Our site, Camping Alentejo, is also on the high serras (sierras in Spanish) but here the landscape is different. Surrounded by vineyards, olive groves and cork plantations, we’re also close to huge marble quarries and the beautiful town of Estremoz, where the marble is as fine as that from Carrera. Everything there is marble, even the kerbs and the cobbles – as is the palace of Vila Viçosa, once home of Catherine of Braganza, wife of Charles II…
But that’s another story. The one I want to tell you concerns the humble wine cork.
Arriving at the campsite, I took a photo of one of the cork oaks, glowing like fire in the evening light. Info from reception told us that a cork factory is nearby, where the owner welcomes visitors. We all know about cork mats and tiles, but in Portuguese shops Anne and I had seen products from hats to shoes, wallets, handbags, and even umbrellas. How were they made? And what about that little cork in the bottle of wine?

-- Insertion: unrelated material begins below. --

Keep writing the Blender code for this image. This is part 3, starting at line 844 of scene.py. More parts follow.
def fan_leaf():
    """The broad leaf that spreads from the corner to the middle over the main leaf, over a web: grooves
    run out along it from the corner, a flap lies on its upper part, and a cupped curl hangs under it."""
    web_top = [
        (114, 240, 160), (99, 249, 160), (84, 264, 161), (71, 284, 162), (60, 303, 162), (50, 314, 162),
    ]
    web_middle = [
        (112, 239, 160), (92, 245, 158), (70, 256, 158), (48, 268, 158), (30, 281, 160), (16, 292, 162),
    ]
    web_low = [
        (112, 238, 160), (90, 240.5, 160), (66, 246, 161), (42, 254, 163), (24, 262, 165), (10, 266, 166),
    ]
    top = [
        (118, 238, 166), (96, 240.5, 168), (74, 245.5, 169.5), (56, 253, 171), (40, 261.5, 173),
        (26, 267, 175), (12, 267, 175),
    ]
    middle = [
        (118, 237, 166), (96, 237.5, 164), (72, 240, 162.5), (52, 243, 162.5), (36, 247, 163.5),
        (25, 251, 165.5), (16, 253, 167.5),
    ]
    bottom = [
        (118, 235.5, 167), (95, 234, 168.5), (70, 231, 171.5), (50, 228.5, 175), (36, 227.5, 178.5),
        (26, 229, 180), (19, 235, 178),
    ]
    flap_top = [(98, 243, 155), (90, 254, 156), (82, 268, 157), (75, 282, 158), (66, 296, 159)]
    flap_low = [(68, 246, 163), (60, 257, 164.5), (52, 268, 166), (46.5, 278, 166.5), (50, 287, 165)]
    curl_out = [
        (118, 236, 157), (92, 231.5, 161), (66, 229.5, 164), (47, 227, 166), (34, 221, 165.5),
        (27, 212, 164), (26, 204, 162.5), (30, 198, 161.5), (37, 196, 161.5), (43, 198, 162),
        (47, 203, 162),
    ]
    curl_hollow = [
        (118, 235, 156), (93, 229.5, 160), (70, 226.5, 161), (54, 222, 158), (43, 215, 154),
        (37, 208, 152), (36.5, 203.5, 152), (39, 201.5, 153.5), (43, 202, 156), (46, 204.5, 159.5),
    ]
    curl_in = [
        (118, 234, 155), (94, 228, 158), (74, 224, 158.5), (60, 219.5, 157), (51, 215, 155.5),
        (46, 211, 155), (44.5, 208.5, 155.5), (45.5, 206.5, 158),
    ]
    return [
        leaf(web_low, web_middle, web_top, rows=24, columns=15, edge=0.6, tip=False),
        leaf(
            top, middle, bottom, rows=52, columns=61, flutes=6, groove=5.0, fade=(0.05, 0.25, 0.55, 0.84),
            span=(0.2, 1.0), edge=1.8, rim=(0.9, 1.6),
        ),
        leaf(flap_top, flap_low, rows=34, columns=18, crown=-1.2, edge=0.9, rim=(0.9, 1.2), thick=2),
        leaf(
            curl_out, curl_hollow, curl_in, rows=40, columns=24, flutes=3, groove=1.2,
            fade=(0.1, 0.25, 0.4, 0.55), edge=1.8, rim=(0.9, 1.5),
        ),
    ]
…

Capt Peter and I have been fascinated by the cork oaks ever since our first trip through Portugal some years ago, so along we went next day with Anne & Fred to find out more.
A charming young man showed us around the cork factory, explaining the process from trees growing in the yard to the stacks of bark awaiting treatment. The trees are specially pruned to encourage large branches, and must be 23 years old before the first cutting is made. After that, nine years elapse between each harvest – the bark being carefully removed by hand. Then it is boiled and pressed flat, ready for use.

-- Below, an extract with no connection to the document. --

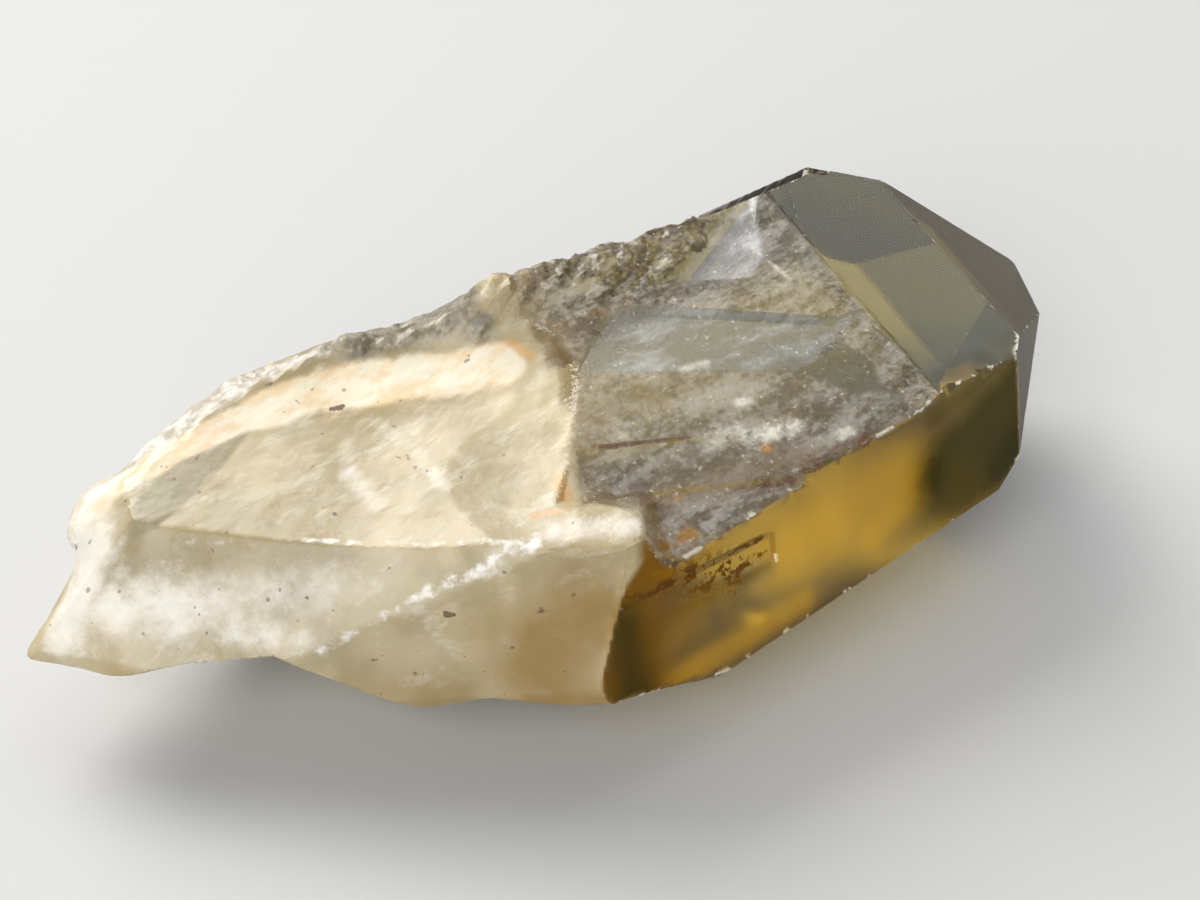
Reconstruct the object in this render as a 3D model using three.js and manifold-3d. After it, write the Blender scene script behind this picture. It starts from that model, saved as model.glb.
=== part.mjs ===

These oaks can be 250-400 years old, so precious that none can be cut down without government permission. As the tree gets older, the cork becomes thinner and finer; but it seems that only in its earlier life is the bark the right depth and density for wine corks, and only 4% of the harvest makes the best ones for the finest wines.
Our guide told us that the seven grades of cork are assessed by experts, with prices varying from 85 euros to 700 euros for just 70 kilos of bark. And despite the diverse products appearing in local shops – don’t let’s mention the plastic bungs – we were surprised to hear that real wine corks are where the money is made.
Inside the factory we saw the wine-cork-making principle – a cutter is simply driven down through the bark. Today it’s automated, but we were shown a century-old machine, rather like a lathe, which made just one cork at a time. (They must have needed an awful lot of machines and operators in those days.)
What about the waste – the bits of unused cork? Well, it’s minced and mixed with glue to make things like tiles and insulation. I bet you didn’t know that cork is used to insulate nuclear submarines – and even the nose-cones of spacecraft. (Although I imagine a somewhat thicker density than the tiles on your bathroom floor.)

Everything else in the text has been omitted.